START Recorded information

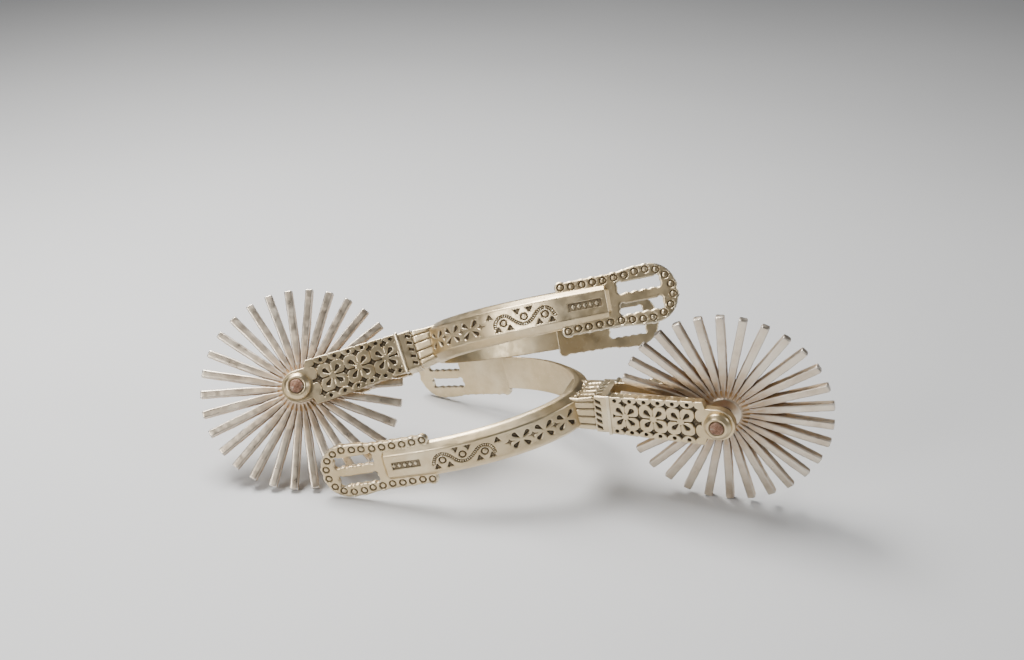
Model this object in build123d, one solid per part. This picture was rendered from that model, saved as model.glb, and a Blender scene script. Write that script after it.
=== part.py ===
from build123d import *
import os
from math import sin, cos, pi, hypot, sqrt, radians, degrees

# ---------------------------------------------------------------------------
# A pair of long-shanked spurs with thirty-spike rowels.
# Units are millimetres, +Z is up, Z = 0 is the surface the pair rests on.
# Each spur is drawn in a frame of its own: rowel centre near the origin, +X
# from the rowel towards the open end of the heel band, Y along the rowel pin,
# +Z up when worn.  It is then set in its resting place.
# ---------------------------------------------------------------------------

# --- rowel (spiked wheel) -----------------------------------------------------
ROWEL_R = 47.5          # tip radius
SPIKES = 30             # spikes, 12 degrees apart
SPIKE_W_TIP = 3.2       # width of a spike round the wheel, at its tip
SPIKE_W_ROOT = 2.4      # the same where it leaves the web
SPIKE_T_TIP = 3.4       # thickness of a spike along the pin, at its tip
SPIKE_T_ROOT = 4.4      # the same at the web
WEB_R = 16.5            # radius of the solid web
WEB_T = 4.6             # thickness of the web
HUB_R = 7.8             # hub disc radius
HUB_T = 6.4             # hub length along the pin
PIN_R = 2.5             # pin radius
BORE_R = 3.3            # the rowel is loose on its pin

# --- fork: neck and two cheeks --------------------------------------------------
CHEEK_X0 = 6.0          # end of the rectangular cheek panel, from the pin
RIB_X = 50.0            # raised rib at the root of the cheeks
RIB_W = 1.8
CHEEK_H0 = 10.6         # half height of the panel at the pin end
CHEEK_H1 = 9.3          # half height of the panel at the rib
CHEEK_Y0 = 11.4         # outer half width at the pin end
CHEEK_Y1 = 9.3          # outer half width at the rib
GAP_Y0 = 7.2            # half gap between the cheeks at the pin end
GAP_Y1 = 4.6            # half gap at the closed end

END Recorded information
START Recorded information

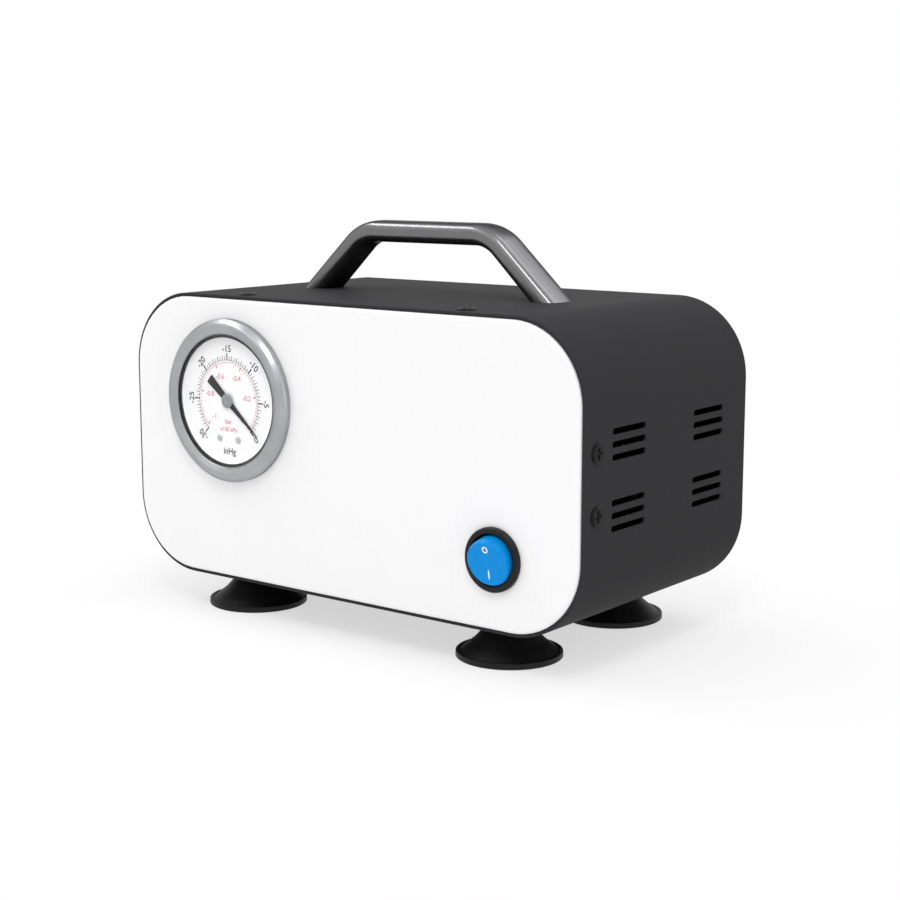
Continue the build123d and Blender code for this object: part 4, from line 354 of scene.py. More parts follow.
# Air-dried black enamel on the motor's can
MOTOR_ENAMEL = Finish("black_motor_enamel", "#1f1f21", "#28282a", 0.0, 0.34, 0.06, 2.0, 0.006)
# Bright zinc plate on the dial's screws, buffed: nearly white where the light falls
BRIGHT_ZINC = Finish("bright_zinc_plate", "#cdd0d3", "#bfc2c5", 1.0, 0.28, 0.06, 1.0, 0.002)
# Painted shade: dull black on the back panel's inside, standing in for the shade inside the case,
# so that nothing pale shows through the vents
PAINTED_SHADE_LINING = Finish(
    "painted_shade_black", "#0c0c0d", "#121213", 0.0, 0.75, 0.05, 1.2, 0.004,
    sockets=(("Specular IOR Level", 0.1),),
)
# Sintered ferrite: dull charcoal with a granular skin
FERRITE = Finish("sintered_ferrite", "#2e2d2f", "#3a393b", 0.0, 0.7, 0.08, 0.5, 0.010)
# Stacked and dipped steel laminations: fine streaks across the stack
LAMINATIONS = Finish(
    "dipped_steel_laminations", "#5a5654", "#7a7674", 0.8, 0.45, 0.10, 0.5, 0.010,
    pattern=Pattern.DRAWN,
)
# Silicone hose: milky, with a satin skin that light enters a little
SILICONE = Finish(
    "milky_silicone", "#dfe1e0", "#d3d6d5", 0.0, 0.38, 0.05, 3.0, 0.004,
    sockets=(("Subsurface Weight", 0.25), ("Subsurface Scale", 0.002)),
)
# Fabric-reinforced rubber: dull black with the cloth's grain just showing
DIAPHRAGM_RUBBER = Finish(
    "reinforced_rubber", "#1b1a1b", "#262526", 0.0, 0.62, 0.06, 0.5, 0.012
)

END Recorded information

What you need to do: From the records above, extract exactly and only the lines that begin at the line with "Model this object" and stop after the line with "from math import".

Exercise result:
Model this object in build123d, one solid per part. This picture was rendered from that model, saved as model.glb, and a Blender scene script. Write that script after it.
=== part.py ===
from build123d import *
import os
from math import sin, cos, pi, hypot, sqrt, radians, degrees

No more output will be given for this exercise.